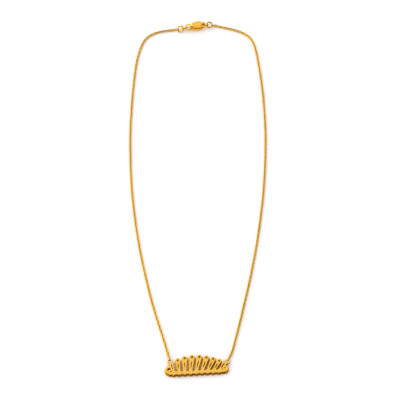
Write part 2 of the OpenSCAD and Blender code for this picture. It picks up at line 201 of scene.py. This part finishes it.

:::::

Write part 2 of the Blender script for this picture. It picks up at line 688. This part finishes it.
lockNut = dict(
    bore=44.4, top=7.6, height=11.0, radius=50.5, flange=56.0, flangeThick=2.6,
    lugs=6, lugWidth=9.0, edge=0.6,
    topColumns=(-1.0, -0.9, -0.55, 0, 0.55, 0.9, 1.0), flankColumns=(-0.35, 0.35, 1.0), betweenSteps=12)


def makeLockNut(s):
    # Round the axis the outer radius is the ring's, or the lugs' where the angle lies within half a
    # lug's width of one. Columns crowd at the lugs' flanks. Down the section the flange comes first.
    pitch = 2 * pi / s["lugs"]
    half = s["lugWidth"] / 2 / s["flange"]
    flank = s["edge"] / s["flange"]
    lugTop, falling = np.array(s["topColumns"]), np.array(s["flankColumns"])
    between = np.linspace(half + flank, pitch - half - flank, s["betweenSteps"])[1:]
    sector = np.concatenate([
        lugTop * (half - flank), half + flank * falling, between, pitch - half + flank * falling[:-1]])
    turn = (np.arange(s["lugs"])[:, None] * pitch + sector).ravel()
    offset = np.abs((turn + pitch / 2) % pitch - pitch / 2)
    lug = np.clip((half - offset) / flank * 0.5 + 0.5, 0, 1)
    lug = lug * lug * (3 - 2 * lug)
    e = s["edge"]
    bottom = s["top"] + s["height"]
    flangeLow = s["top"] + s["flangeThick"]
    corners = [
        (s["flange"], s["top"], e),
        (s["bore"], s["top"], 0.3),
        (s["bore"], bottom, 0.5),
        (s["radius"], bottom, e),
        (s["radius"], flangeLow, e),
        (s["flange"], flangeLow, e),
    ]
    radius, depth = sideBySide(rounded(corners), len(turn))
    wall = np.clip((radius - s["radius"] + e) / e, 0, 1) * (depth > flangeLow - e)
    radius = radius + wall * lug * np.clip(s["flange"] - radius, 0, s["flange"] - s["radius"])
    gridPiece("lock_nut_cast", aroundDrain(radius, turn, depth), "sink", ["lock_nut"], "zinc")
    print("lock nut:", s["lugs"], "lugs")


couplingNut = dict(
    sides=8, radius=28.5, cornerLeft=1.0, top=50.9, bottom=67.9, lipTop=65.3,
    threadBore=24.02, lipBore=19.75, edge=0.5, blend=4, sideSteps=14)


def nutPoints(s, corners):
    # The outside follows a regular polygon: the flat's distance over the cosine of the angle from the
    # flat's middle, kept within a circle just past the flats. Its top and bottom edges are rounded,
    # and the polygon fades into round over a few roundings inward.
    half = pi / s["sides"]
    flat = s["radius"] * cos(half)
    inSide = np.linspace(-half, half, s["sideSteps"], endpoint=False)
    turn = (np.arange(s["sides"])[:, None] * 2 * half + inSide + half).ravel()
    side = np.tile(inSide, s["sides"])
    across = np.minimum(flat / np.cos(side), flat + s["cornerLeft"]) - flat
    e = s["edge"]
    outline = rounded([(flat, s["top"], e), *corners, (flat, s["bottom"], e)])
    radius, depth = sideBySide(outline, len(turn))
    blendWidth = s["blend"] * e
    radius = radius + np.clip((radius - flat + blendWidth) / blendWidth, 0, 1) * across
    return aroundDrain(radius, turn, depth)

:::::

### INSTRUCTIONS FOR THE TASK
In the listing above, locate the line containing "Write part 2 of the Blender" and the line containing "0.35, 1.0), betweenSteps=12)", then transcribe both and every line between them verbatim.

### CORRECT ANSWER
Write part 2 of the Blender script for this picture. It picks up at line 688. This part finishes it.
lockNut = dict(
    bore=44.4, top=7.6, height=11.0, radius=50.5, flange=56.0, flangeThick=2.6,
    lugs=6, lugWidth=9.0, edge=0.6,
    topColumns=(-1.0, -0.9, -0.55, 0, 0.55, 0.9, 1.0), flankColumns=(-0.35, 0.35, 1.0), betweenSteps=12)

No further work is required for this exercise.